2. Walk into your grocery store of choice. Pick up a handheld basket. The reason for the handheld basket is twofold:
- Carrying your groceries burns more calories than wheeling them around.
- Carrying your groceries makes you think twice about whether what you put in the basket is something you really want to buy or not. For example, are those pastries really worth the trouble of carrying them around? Probably not (not to me, anyway). Wine, however, I will carry to Canada and back. Carrying a basket can tell you a lot about your priorities.
Some of you might be saying, “I can’t fit all my groceries in a basket! That’s madness! I have a family of five, and I only go to the store once a month!”
To these people, I say, “You are probably right. You have more mouths to feed and probably more storage room in your kitchen than I do. Our shopping needs are different. You have permission to skip this step.”
3. Do a lap. Walk down every aisle. Put nothing in your basket during this step. This is the information-gathering portion of the trip. This adds movement to your day, but it also gives you the opportunity to notice all the deals and specials that were on the mailer that got tossed into the recycling bin too early.
4. Do a second lap, this time filling your basket with the things on your list, as well as things you noticed on the first walk around the store that you need or want badly enough to carry them around. Go down every aisle again, even if you don’t need something on the aisle.
[I never said this activity was efficient. And yes, you will feel weird the first time you do this. Your feelings are valid. It's a weird thing to do. Embrace the weirdness.]
5. Check out. There’s no way to add movement to this, unless you march in place or something while doing it. Yes, you do look silly, and yes, I do applaud you. I probably won’t be joining you, though.
6. If you are in one of those places where store employees still ferry your groceries to the car for you, offer to do it yourself. They will probably argue (politely, of course) with you, but stand firm. Remember – carrying things burns more calories than not carrying things.
[If you are not in one of those places where this is still a thing, then just proceed as normal and forget I said anything. Store employees don't do that. I don't know where you heard that from.]
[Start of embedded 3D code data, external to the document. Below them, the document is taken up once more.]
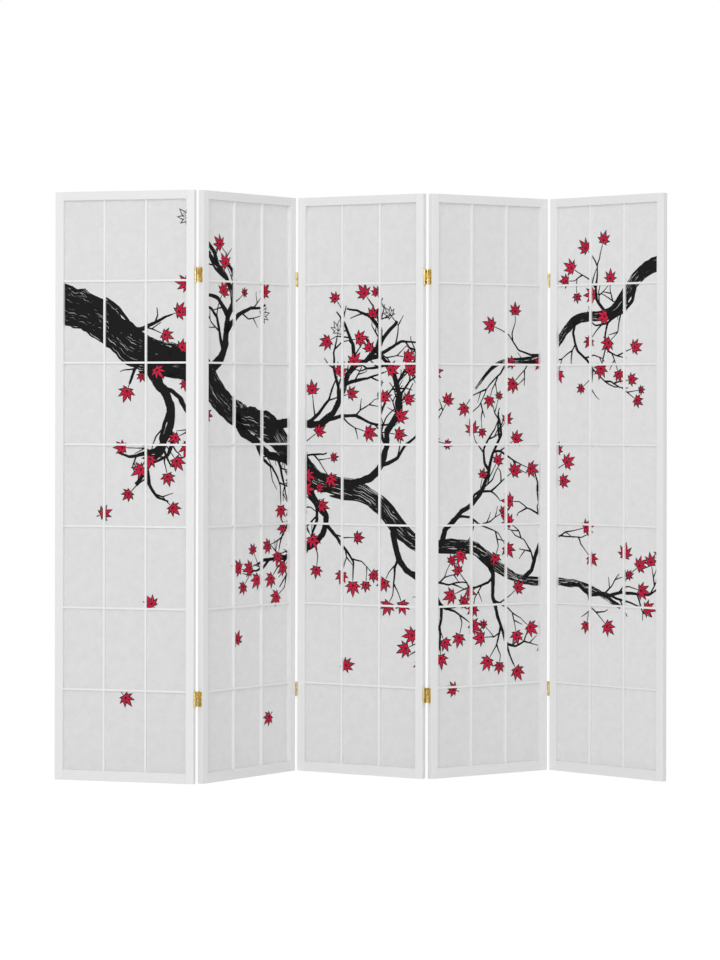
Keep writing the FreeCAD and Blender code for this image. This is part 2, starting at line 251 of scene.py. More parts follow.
# Lattice. Two uprights and six crossbars of thin painted stock per panel, half-lapped flush and
# glued to the paper. Their edges are eased, so each crossing shows as a fine line.
PANEL_WIDTH = 0.445
PANEL_HEIGHT = 1.784
STILE_WIDTH = 0.026
TOP_RAIL_HEIGHT = 0.026
BOTTOM_RAIL_HEIGHT = 0.031
PAPER_LAP = 0.007
PAPER_THICKNESS = 0.0004
LATTICE_DEPTH = 0.008
BAR_WIDTH = 0.006
BAR_EASE = 0.0005
EASE_STEPS = 2
LAP_CLEARANCE = 0.00005
COLUMNS = 3
ROWS = 7
LATTICE_WHITE = (0.875, 0.875, 0.875, 1)
LATTICE_WHITE_THIN = (0.83, 0.83, 0.83, 1)
LATTICE_THIN_PLACES = 0.6


def panel_place(k):
    """Where a panel's own frame lies: x from its left edge, y from the paper's front, z up."""
    corners = [vertex.co for vertex in nodes[f"panel_{k}_paper"].data.vertices]
    low = min(corner.z for corner in corners)
    foot = [corner for corner in corners if corner.z - low < PAPER_LAP]
    left = min(corner.x for corner in foot)
    edge = [corner for corner in foot if corner.x - left < PAPER_LAP]
    middle = Vector((
        (min(c.x for c in edge) + max(c.x for c in edge)) / 2,
        (min(c.y for c in edge) + max(c.y for c in edge)) / 2,
        0))
    turn = Matrix.Rotation(PANEL_TURNS[k], 4, "Z")
    inset = Vector((STILE_WIDTH - PAPER_LAP, PAPER_THICKNESS / 2, 0))
    return Matrix.Translation(middle - turn @ inset) @ turn


places = {k: panel_place(k) for k in PANELS}


def spaced(start, end, count):
    """Where the bars start that part a clear width into equal openings."""
    clear = (end - start - (count - 1) * BAR_WIDTH) / count
    return [start + i * (clear + BAR_WIDTH) - BAR_WIDTH for i in range(1, count)]


upright_places = spaced(STILE_WIDTH, PANEL_WIDTH - STILE_WIDTH, COLUMNS)
crossbar_places = spaced(BOTTOM_RAIL_HEIGHT, PANEL_HEIGHT - TOP_RAIL_HEIGHT, ROWS)


def bar(bm, low, high, ease):
    """A bar between two corners, with the edges along its length eased."""
    size = [b - a for a, b in zip(low, high)]
    middle = [(a + b) / 2 for a, b in zip(low, high)]
    made = bmesh.ops.create_cube(bm, size=1.0)["verts"]
    bmesh.ops.scale(bm, vec=size, verts=made)
    bmesh.ops.translate(bm, vec=middle, verts=made)
    if ease:
        edges = [
            edge for edge in {e for v in made for e in v.link_edges}
            if edge.calc_length() > max(size) - ease]
        bmesh.ops.bevel(
            bm, geom=edges, offset=ease, segments=EASE_STEPS, profile=0.5, affect="EDGES",
            material=-1)


def piece(name, bm, place, body, *materials):
    """A finished piece: its mesh put in place and riding on a body."""
    bmesh.ops.transform(bm, matrix=place, verts=bm.verts)
    mesh = bpy.data.meshes.new(name)
    bm.to_mesh(mesh)
    bm.free()
    for material in materials:
        mesh.materials.append(material)
    made = bpy.data.objects.new(name, mesh)
    bpy.context.scene.collection.objects.link(made)
    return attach(made, body)


def applied(made):
    """The piece with its modifiers worked into its mesh."""
    shown = made.evaluated_get(bpy.context.evaluated_depsgraph_get())
    mesh = bpy.data.meshes.new_from_object(shown)
    made.modifiers.clear()
    made.data = mesh
    return made


def cut_out(made, waste, place, body):
    """The piece with the waste's shape cut out of it."""
    tool = piece(f"{made.name}_waste", waste, place, body)
    cut = made.modifiers.new("cut", "BOOLEAN")
    cut.operation = "DIFFERENCE"
    cut.solver = "EXACT"
    cut.use_self = True
    cut.object = tool
    bpy.context.view_layer.update()
    applied(made)
    bpy.data.objects.remove(tool)
    return made


def notched(name, bars, cutters, k, paint):
    """Bars with the other bars' halves cut out of them."""
    stock = bmesh.new()
    for low, high in bars:
        bar(stock, low, high, BAR_EASE)
    waste = bmesh.new()
    for low, high in cutters:
        bar(waste, low, high, 0)
    made = piece(name, stock, places[k], f"panel_{k}", paint)
    return cut_out(made, waste, places[k], f"panel_{k}")


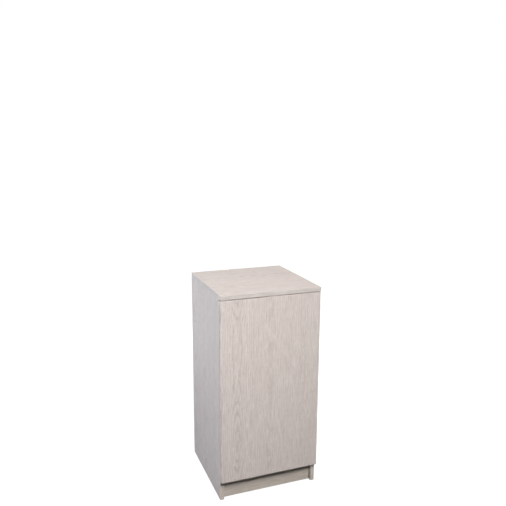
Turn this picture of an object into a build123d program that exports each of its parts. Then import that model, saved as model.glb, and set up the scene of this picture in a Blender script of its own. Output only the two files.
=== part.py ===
"""A slim floor cabinet that carries a square aquarium.

Melamine-faced boards stand on a recessed plinth. One full-overlay door covers the front, opens at a
push, and hides a shelf on pins. Frame: origin on the floor under the middle of the cabinet, +X to the
right as one faces the door, +Y towards the back, +Z up. All sizes are in millimetres.
"""

import os

from build123d import *

os.makedirs("parts", exist_ok=True)

# ---------------------------------------------------------------- driving dimensions
# Carcass
width = 400.0
depth = 400.0
height = 820.0
board = 16.0
band = 1.0  # glued edge banding
edge_round = 0.5  # rounding of the banding's front edges
kick_height = 80.0  # underside of the bottom panel
kick_setback = 15.0  # plinth behind the front edges of the side panels
plinth_gap = 1.0  # between each end of the front plinth and its side panel
rail_height = 80.0

# Door
door_gap_back = 4.0  # between the door and the front edges of the side panels
door_gap_top = 3.0
door_reveal = 1.5  # door's edge in from the outer face of the side panel
door_drop = 3.5  # door's bottom edge above the underside of the bottom panel
bumper_radius = 4.0
bumper_tip_radius = 3.0
bumper_height = 2.0
bumper_inset = 40.0  # from the door's top and bottom edges

# Back panel in its grooves, and the hose outlet through it
back_thickness = 3.0
back_inset = 12.0  # from the rear edges of the side panels
groove_depth = 7.0
groove_width = 3.4
groove_clear = 1.0  # between the panel's edge and the bottom of its groove
outlet_x = 105.0
outlet_z = 640.0
outlet_radius = 27.0
outlet_wall = 1.8
outlet_rim_radius = 34.0
outlet_rim_height = 2.0
outlet_depth = 10.0
back_screw_columns = (-120.0, 0.0, 120.0)

# Shelf on pins in rows of system holes
shelf_height = 430.0
shelf_setback = 30.0  # behind the front edges of the side panels
shelf_gap_back = 2.0
shelf_gap_side = 1.0
pin_rows = (-110.0, 150.0)
pin_pitch = 32.0
pin_radius = 2.5
pin_depth = 9.0
pin_reach = 8.0  # out of the side panel
collar_radius = 3.0
collar_height = 1.0
collar_drop = 0.6  # collar's middle below the pin's

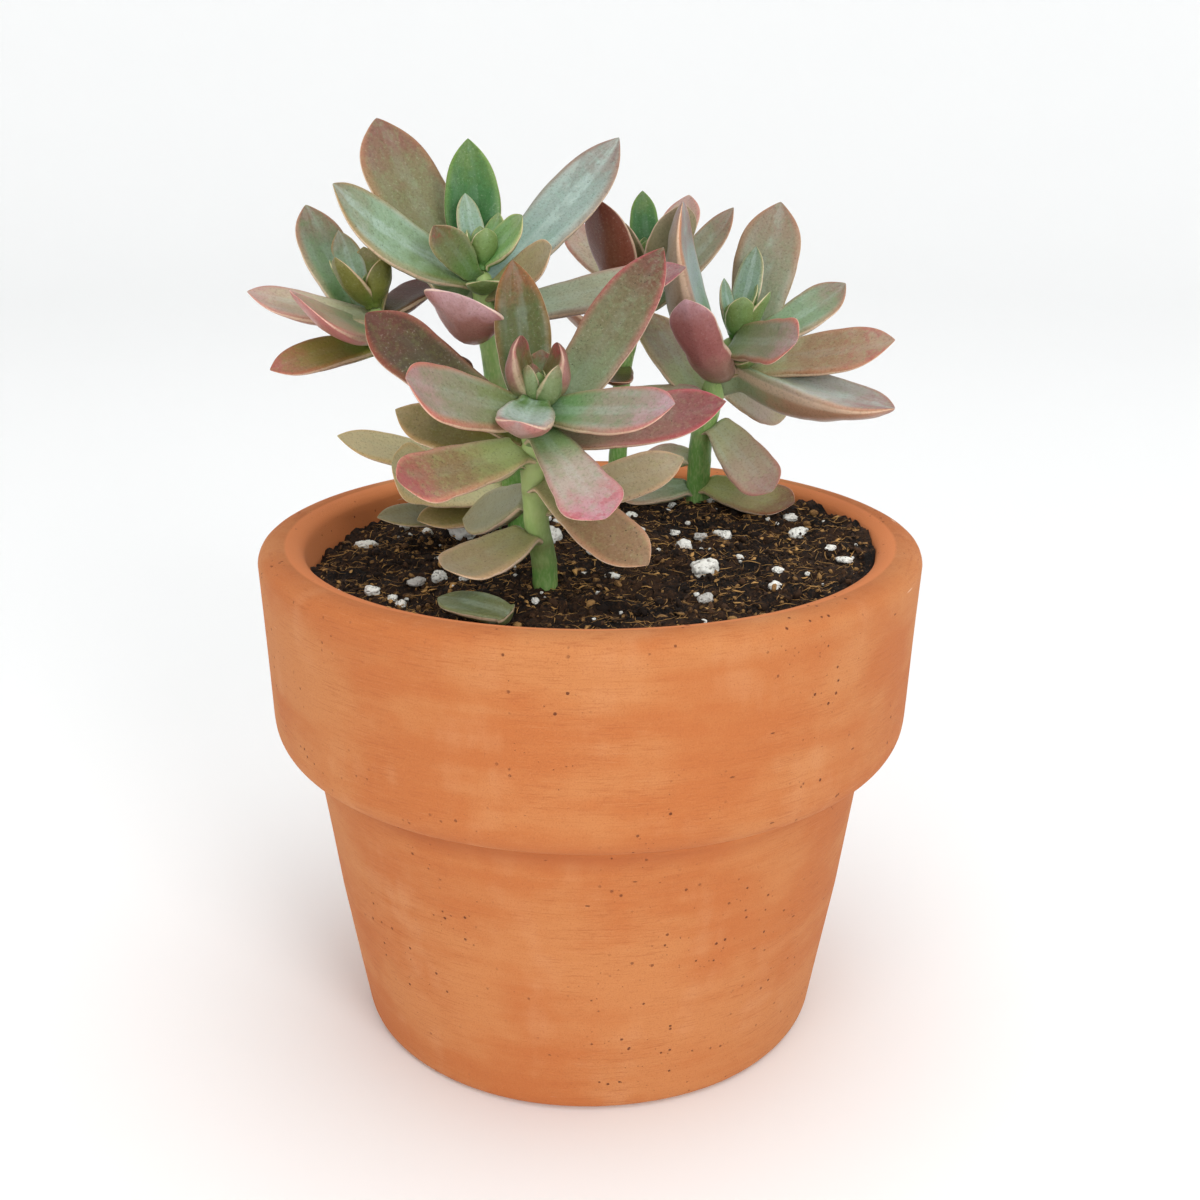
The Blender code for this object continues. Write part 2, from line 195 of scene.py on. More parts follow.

7. Once at home, unload all the groceries yourself. This, of course, is a given if you live alone. But if you don’t, fight the urge to
plead with instruct your people to help. This is more impressive if you are a buy-all-the-things person who brazenly skipped the first step. In fact, I so despise unloading the car after a big shopping trip, you get extra points if you do so.
[If you really want to add extra activity to your life, let's coordinate shopping schedules. You can help me unload my car and drag everything upstairs. I would sacrifice my extra movement for you. What can I say? I'm a giver.]
Although this will take more time than you usually allot for grocery shopping, the extra time pays you back in bargains found, better choices made, and calories burned. So really, it’s the more efficient than it seems.